All of a sudden, instead of delivering the placenta, the OB yells out "We need more staff in here! We've got twins!" The dad looked like he was about to pass out when he heard. The second baby came out without a problem, and looked much healthier, about 6 lbs.
Placenta (singular!!) delivered, and we realized we had mo/mo twins, twin-to-twin transfusion, and a velamentous insertion.
For non-OB people - each one of those things mentioned would make this an extremely high risk pregnancy, with regular monitoring, possible early delivery, and delivery in the OR (if not a scheduled C-Section). All of these things TOGETHER?? Holy ****, this woman was a walking time bomb, and we labored her like it was no big deal. Luckily, mom and babies were all okay. Dad, maybe not so much! :)
In med/surge I had a patient whose genitalia were amputated, a result of prostate ca.
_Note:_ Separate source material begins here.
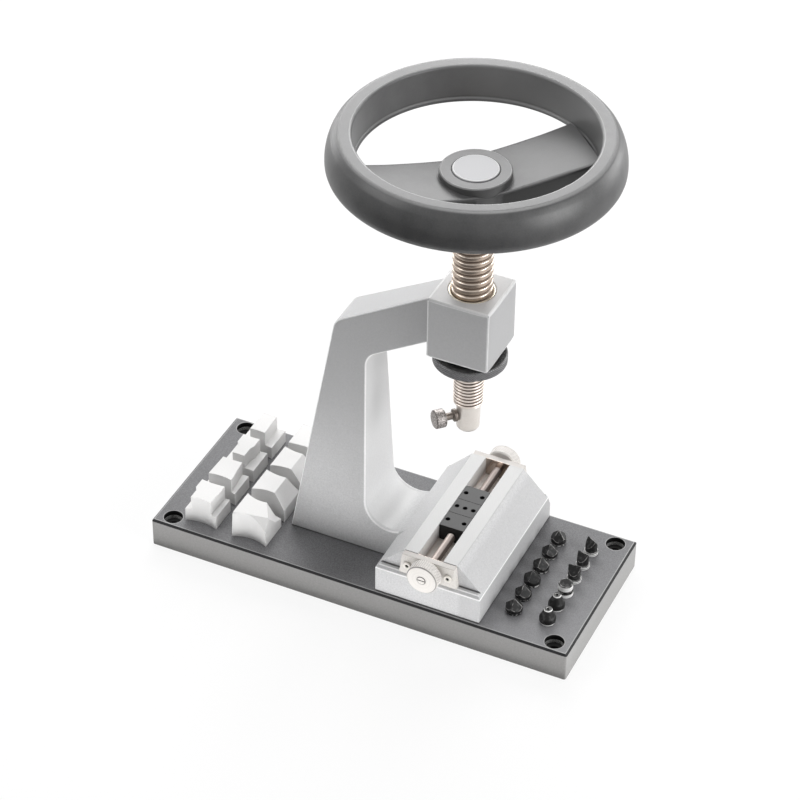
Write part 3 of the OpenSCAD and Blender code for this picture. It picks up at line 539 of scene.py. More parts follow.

In psych, the most shocking thus far was me getting punched by a patient. (I'm not sure why I was shocked.)
And then there was the patient who committed suicide. Can't go into details. I'll never forget that.
anh06005, MSN, APRN, NP
1 Article; 769 Posts
There's a couple of them.
One was a potential abscess between testicles and rectum. They wound up cutting the scrotum so the testicles were hanging loose until they were able to close him back up. We had to wrap them on moist gauze and pack everything back up as best we could.
Other was a skin cancer removed from the nose. It wound up being a lot more invasive than they expected and they took away most of the pt's nose. We could see in the sinuses and we had to basically pack his face.